El rincón del señor Miguel el Capalaperra (Macotera)
No sé si es rincón o cantón de la plazuela de Santa Ana, el caso es que se halla ahí inalterable y callado a la espalda de lo que un día fue una ermita, después escuelas nacionales y hoy centro cultural municipal, saludando a todos los que vienen de la plaza o de cualquier sitio por la calle Oriente.
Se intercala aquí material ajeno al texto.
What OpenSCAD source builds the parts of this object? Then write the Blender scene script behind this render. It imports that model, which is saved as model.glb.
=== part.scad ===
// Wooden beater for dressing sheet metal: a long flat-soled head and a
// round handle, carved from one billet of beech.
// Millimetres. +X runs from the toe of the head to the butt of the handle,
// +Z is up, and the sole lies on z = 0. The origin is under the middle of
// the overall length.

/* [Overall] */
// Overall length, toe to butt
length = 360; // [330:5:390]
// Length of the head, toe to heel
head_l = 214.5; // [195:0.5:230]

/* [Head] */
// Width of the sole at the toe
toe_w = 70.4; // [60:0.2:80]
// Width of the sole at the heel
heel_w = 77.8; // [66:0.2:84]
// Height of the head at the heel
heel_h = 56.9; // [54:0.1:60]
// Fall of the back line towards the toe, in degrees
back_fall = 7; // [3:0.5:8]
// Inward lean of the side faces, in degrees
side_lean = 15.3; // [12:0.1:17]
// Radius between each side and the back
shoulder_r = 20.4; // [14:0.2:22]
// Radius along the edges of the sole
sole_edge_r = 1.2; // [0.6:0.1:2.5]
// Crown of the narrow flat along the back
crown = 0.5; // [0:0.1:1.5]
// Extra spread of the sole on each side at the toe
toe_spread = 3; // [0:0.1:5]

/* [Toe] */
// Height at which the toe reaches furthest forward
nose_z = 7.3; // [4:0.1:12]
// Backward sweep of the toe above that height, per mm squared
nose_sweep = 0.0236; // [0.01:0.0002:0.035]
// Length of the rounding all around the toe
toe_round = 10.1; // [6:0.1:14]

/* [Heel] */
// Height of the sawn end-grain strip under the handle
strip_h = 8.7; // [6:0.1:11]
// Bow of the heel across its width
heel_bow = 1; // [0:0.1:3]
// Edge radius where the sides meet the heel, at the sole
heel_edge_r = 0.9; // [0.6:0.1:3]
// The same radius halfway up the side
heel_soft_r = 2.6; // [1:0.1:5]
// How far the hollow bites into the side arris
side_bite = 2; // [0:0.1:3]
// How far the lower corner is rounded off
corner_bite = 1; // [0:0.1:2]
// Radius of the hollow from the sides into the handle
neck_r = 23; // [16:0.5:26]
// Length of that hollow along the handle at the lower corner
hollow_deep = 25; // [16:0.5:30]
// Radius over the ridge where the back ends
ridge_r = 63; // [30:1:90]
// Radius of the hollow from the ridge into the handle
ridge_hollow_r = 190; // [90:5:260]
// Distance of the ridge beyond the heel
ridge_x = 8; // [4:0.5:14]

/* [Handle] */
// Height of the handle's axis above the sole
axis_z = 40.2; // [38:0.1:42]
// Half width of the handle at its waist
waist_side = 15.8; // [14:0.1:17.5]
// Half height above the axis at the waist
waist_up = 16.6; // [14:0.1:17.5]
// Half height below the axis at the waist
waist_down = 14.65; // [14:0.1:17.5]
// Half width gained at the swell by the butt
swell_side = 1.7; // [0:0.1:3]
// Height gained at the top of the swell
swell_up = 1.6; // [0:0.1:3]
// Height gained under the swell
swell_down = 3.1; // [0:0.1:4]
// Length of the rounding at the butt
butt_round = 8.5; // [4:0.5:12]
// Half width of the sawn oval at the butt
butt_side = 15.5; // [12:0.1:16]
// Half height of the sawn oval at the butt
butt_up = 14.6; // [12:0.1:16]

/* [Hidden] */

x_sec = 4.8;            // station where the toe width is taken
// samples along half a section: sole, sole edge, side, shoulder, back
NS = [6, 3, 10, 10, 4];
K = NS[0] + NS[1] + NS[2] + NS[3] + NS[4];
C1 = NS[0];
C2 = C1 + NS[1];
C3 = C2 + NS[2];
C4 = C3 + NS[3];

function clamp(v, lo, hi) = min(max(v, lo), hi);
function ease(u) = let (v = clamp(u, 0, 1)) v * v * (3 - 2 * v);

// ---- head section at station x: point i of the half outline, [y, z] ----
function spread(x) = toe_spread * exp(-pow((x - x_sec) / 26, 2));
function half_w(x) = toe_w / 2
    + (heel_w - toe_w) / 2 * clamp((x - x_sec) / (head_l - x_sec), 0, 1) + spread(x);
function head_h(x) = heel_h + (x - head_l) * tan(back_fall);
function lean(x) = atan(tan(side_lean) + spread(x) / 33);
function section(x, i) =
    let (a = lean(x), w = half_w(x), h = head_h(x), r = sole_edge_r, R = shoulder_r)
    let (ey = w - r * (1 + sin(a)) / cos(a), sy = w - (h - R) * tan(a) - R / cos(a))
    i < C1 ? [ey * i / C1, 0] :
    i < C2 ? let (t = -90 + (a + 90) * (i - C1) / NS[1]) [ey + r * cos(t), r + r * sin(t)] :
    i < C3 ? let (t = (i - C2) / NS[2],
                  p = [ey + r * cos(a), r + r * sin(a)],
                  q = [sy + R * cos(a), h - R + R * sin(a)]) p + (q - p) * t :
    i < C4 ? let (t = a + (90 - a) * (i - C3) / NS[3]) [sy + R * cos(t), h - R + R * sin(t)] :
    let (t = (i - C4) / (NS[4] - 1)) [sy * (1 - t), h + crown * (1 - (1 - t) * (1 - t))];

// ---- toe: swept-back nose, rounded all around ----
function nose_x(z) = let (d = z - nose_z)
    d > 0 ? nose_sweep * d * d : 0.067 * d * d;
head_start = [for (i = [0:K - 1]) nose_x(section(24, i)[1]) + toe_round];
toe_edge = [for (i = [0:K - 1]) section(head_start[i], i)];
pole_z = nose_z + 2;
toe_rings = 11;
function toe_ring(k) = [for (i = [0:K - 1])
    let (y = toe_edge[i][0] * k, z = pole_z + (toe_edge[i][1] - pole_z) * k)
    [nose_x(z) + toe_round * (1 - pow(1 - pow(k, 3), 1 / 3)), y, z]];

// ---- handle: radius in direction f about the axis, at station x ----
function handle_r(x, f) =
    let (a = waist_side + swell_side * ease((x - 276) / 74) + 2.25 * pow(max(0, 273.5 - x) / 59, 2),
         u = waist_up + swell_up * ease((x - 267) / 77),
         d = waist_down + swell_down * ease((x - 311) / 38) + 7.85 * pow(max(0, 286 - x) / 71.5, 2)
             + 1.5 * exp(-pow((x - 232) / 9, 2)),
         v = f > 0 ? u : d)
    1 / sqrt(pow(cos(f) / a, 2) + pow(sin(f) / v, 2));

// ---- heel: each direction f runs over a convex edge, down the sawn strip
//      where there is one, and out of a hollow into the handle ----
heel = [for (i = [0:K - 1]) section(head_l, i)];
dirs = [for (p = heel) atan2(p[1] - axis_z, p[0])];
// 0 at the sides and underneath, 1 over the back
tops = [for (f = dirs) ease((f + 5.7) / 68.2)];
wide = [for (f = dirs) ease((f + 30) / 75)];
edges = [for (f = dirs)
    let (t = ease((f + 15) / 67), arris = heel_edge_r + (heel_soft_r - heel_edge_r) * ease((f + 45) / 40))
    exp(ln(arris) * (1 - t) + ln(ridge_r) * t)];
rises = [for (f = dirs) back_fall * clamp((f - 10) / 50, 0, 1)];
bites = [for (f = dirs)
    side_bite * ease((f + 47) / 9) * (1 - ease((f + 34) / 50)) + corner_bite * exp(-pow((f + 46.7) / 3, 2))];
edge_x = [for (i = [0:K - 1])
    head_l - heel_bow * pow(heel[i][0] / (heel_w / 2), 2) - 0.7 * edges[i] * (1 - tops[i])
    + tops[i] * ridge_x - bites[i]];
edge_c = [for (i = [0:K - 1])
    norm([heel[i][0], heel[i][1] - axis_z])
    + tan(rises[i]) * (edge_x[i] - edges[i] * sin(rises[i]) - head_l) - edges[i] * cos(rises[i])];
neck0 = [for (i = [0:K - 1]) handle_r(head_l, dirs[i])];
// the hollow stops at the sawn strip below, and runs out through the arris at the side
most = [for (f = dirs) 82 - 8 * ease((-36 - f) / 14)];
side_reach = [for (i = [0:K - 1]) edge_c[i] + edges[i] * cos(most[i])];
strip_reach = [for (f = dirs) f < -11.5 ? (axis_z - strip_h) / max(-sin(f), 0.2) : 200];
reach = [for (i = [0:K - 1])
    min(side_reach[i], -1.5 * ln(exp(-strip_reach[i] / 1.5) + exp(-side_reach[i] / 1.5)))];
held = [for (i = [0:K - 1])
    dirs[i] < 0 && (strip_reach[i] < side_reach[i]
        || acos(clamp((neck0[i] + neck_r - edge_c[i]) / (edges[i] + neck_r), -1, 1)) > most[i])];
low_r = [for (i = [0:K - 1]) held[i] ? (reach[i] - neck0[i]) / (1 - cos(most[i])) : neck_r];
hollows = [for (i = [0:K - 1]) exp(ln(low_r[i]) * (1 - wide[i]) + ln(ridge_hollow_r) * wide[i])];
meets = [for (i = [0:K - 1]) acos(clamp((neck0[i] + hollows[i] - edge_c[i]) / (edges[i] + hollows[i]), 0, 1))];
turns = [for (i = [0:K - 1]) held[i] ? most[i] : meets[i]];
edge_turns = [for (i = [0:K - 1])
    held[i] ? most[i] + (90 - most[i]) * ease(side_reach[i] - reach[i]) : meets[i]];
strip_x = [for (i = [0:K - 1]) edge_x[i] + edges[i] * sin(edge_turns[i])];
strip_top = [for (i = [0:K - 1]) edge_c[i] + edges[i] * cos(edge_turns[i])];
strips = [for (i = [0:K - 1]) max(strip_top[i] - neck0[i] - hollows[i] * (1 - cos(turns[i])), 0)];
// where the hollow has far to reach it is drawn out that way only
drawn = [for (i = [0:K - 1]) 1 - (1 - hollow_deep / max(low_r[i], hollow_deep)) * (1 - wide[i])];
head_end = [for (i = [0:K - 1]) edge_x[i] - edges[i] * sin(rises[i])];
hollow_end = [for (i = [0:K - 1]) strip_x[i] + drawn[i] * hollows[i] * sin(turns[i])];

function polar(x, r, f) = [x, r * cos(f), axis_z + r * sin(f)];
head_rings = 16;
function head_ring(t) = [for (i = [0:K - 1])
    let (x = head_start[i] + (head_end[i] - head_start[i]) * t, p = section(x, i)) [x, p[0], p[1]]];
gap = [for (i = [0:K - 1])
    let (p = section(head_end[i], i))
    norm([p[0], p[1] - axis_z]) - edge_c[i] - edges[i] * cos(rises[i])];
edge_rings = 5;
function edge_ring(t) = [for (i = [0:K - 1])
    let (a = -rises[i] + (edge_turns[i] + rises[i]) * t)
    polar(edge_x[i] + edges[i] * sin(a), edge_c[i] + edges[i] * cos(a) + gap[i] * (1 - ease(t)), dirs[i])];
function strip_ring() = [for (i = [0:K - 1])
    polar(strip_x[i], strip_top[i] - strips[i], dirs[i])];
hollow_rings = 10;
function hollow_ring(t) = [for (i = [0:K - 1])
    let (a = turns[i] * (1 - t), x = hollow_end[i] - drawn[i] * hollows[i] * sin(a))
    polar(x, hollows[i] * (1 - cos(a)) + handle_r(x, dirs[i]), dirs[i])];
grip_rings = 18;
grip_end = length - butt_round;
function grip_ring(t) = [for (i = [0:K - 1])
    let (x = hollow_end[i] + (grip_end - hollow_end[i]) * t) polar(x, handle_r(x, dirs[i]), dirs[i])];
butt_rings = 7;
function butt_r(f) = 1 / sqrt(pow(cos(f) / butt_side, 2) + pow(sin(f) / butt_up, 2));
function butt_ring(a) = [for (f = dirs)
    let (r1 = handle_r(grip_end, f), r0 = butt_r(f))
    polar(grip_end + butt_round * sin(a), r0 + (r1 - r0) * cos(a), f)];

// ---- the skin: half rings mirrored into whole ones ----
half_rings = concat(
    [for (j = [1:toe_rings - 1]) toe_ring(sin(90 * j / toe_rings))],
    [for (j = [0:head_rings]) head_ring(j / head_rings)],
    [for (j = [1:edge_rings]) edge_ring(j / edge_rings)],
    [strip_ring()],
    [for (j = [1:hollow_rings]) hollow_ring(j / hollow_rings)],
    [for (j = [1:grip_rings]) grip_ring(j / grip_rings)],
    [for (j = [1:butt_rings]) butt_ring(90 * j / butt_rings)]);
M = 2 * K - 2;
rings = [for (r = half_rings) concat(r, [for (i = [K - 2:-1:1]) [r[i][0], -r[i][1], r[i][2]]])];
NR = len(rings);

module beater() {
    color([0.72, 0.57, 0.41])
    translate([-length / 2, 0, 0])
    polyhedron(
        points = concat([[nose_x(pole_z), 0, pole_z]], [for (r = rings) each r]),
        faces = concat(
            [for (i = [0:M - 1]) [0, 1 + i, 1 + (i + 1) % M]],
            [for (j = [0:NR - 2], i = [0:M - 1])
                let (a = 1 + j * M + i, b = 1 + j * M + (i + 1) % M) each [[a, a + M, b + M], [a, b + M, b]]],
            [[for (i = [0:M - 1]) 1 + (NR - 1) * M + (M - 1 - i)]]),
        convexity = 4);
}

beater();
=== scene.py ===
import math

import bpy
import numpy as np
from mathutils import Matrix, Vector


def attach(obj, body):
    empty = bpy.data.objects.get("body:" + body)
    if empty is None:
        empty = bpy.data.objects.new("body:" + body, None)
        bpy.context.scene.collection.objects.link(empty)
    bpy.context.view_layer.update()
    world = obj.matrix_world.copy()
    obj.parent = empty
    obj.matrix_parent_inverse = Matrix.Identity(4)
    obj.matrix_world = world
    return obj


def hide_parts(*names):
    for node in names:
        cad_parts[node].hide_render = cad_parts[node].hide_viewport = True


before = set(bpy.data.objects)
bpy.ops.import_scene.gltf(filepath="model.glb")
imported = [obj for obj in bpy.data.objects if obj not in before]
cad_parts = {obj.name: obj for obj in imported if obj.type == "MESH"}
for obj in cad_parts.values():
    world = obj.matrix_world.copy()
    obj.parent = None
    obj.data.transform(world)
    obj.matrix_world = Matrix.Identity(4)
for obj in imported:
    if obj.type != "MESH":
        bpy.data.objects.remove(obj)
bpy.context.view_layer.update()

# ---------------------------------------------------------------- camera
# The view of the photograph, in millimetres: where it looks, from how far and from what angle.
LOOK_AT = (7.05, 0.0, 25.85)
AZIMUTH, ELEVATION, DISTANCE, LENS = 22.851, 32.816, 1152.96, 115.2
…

El rincón de los Capalaperras lo preside la casa del señor Miguel y lo flanquean por la izquierda las casas de la tía Pelegrina; la de Lucas Zaballos Magüele (Malhüele), que después habitó Santiago el Zahoril y hoy Roque Lauro; la de la tía Madrileña, que, posteriormente, compró el Valeriano el correo; las dos de éste y la del abuelo Juan Alonso Camaces; y por el lado derecho, en el rincón, la de la tía Pascua la Sexmera, que vendía sardinas; la casa del tío Blanco (Pedro Cusina) y otra vivienda de Miguel Capalaperra, que, cuando yo era un gazapo, se la tenía arrendada a un señor forastero que atendía unas vacas lecheras; y, finalmente, vivió en ella Rita la Capalaperra. Recuerdo que dicho ganadero tenía una hija muy guapa y muy salerosa, que todos los días salía por el pueblo con la cántara y el cuartillo a vender la leche. Un mozo macoterano se enamoró locamente de ella. La familia era y es muy amiga de mi padre, (algo familiar), y me acuerdo que un día estábamos sentados mi padre y yo a la lumbre de su casa y la madre de calixto le espetó a mi padre: “Habla con el mi hijo que ésta me lo pierde”. Yo, sinceramente, no entendí eso de que me lo pierde. Para mí perder era otra cosa. ¡Lo que es la inocencia!
El rincón del señor Miguel ha dejado muchas vivencias y añoranzas en grandes y pequeños. Las señoras mayores lo usaron como solana. Todas las tardes, se reunían en el lugar más acogedor, después de dejar la loza bien aviada a escurrir en el latón del fregadero, a charlar con las vecinas; mientras una ponía un remiendo al pantalón, otras cosían el tomate del calcetín o hacían punto o confeccionaban una bata de percal a la muchacha. Todas tenían su quehacer, aunque tampoco faltaba la mirada escudriñona de la del “brazo sobre brazo”. Cuando refrescaba o se movía el aire, ponían un varal estribado en la pared y echaban sobre él una manta del campo, y así preparaban un buen apatusco.
Las alumnas de doña Adora y doña Rosalía lo utilizaron como patio de recreo. Los muchachos les dejaron también, para este menester, un cacho de la plazuela, la que daba al frente de la casa de Francis. Aquí corrían al “dao”, jugaban a la comba y a las mecas; jugar a las mecas solían hacerlo en la zona empedrada, que servía de acera a las casas de Pedro el Cusina y sus aledañas. Cuando las chicas tenían que hacer aguas se iban al regato del señor Manuel Barriles, porque los muchachos tenían acotada la trasera del corral del tío Junquera, que un día compró el Niño para guarecer sus ganados y, actualmente, es propiedad de un hijo de Amador el Antón. Los muchachos, entre nosotros, a las aguas mayores, les decíamos jiñar (mover el vientre).
Alguna vez, pocas, paso por el rincón del señor Miguel el Capalaperra. Las casas, que dan al pequeño corralillo, la mayoría está cerrada. Sólo se airean en el mes de agosto, y la pequeña explanada la utilizan los vecinos como aparcamiento para sus flamantes vehículos.
El rincón está ahí, como reliquia del aquel poblado que fundaron los primeros pobladores de Macotera a la vera de su iglesia de Santa Ana, y que, posteriormente, perdió su categoría inicial por culpa del Duque de Alba, mecenas del templo de Nuestra Señora del Castillo, relegando a ermita la antigua iglesia de Santa Ana.